Traditionally, the private foundation has been a great way for a family to make donations, involve their children in philanthropy, and, of course, take a significant income tax deduction. The process and costs for establishing these types of foundations, as well as the ongoing reporting requirements, can be substantial, which is why they have been used primarily by the ultra-wealthy. In addition, there are IRS rules which require annual distributions to qualifying charities of at least 5% of the foundation's assets, otherwise they face a stiff 30% excise tax on the amount that should have been distributed.
Donor Advised Funds
For the rest of us, there is an alternative to the private foundation: Donor Advised Funds. The first Donor Advised Funds (DAF) were established in the 1930s, with the legal framework clarified in 1969. A DAF is a philanthropic, charitable giving vehicle that can be funded with either cash or appreciated securities. An immediate current year income tax deduction is received by the donor for the amount donated, while grants to charities from the DAF can be made later, even years in the future. The assets inside the DAF are invested according to the goals of the donor and grow, tax-free. Additionally, there are no mandatory annual distribution requirements.

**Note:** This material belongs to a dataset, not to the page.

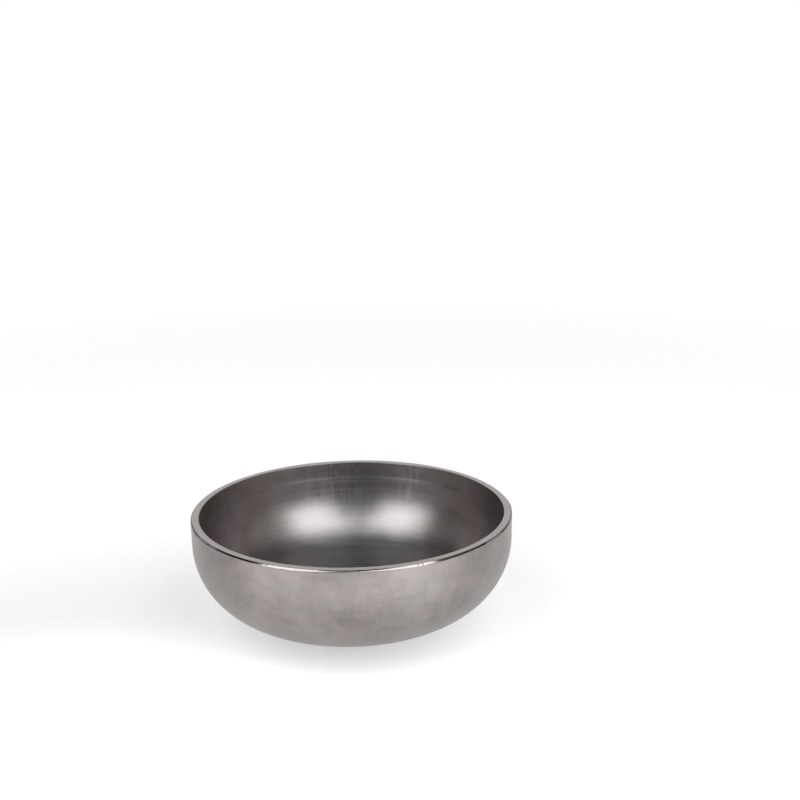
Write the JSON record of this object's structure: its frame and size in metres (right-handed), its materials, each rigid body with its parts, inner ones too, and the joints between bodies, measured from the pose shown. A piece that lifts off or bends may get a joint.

DAFs are much easier and cheaper to establish than private foundations. In fact, institutions like Vanguard Charitable ($25,000 minimum investment) and Schwab Charitable ($5,000 minimum investment) offer DAFs with low annual administration expenses (0.60% per year on the first $500k for both) plus the underlying expenses of the funds invested in. When it’s time to make a donation, a form is completed online to make a recommendation for the fund to distribute cash to the favorite tax-exempt Section 501(c)(3) organization and the rest is done by the DAF provider.
If chosen, gifts can even be made anonymously, and it’s easy to involve the whole family in the process. Prior to establishing a DAF, many grantors sit down with the family, explain the purpose of the fund, and create the fund’s mission statement. Together, the family can decide which organizations will benefit from the fund, both immediately and in the future. Additional contributions can be made at any time, and with proper management, this family fund could continue in perpetuity for generations to come.
Front-Load Your Gifts
Under current tax law, one must itemize deductions on the federal tax return in order to receive an income tax deduction from charitable donations. In 2018, the standard deduction for single filers is $12,000 and for married couples is $24,000. With the elimination of the deductibility of state income taxes and property taxes above $10,000 on one’s federal tax return, more people will likely be using the standard deduction. For example, what if a married couple with mortgage deductions, charitable donations, and state and local taxes finds themselves under the $24,000 cap for the standard deduction, but they have high current income? It could make sense in this high-income year to make a larger than normal contribution to a Donor Advised Fund in order to itemize their deductions. If this couple normally gives $10,000 per year to their favorite causes, this year they could donate $50,000 to their DAF. They’d then receive a current year income tax deduction (up to 60% of Adjusted Gross Income) along with their other itemized deductions. Contributions are then invested inside the fund while the donors reserve the right to decide when to make the grants through the DAF. Perhaps they continue to give $10,000 per year over the next five years from the fund, but they would benefit from the full income tax deduction today, plus retain the opportunity to grow the fund through investment performance during those five years.
Gifting Appreciated Assets to Your Donor Advised Fund
Another way to maximize charitable gifts is by donating highly appreciated assets from a taxable investment account to a DAF. This can be especially advantageous in the current economic environment. As of August 22nd, we officially find ourselves in the longest bull market in history for US Stocks2 and thus most accounts likely have significant long-term capital gains. Suppose a married couple has $50,000 this year to donate to a charity, but they simultaneously have an account with highly appreciated securities. The couple could then donate $50,000 of appreciated stocks, mutual funds, or ETFs to a Donor Advised Fund instead of cash[EDG1] . They would receive a current year income tax deduction on the transfer of the assets (limited to 30% of Adjusted Gross Income this time). These assets are then sold inside the DAF with no tax consequences and reallocated to a model investment portfolio designed to match the fund’s goals. The $50,000 of cash that would have been donated is then used to buy back those same shares of stocks, mutual funds, or ETFs in the taxable investment account, thus increasing the cost basis of these investments with the new cash. Yes, everyone wins here except the government.
Qualified Charitable Distribution
A Qualified Charitable Distribution (QCD) is the distribution of funds from an Individual Retirement Account paid directly to a qualified charity. Eager to begin receiving tax revenue from all those pre-tax and tax-deferred IRA contributions, the government requires a minimum distribution (RMDs) from an individual’s retirement account each year upon turning age 70 ½. That withdrawal is treated as current year taxable income. By using a QCD, one could make a donation (up to a maximum of $100,000 per person/per year) directly to the charity while the amount donated offsets the required minimum distribution. Consider the fact that many high net worth individuals in the RMD stage find they are paying more in required distributions than they actually want or need. Essentially, they are paying taxes on an income they do not yet need or use. By making the charitable contribution directly from the IRA, their required distribution and taxes are reduced when using the QCD method. This is especially important for those unable to itemize their deductions, as now their charitable contributions can be taken in full. If you are currently taking RMDs and making charitable contributions, QCD’s deserve your attention.
The bottom line? You don’t have to be Bill Gates or Warren Buffet to effectively donate to charities and improve the world. These are a few options to consider with your financial advisor and CPA to potentially maximize the power of your generosity. Imagine how great it would feel to make a large charitable contribution, receive a current year income tax deduction, AND do it all very efficiently.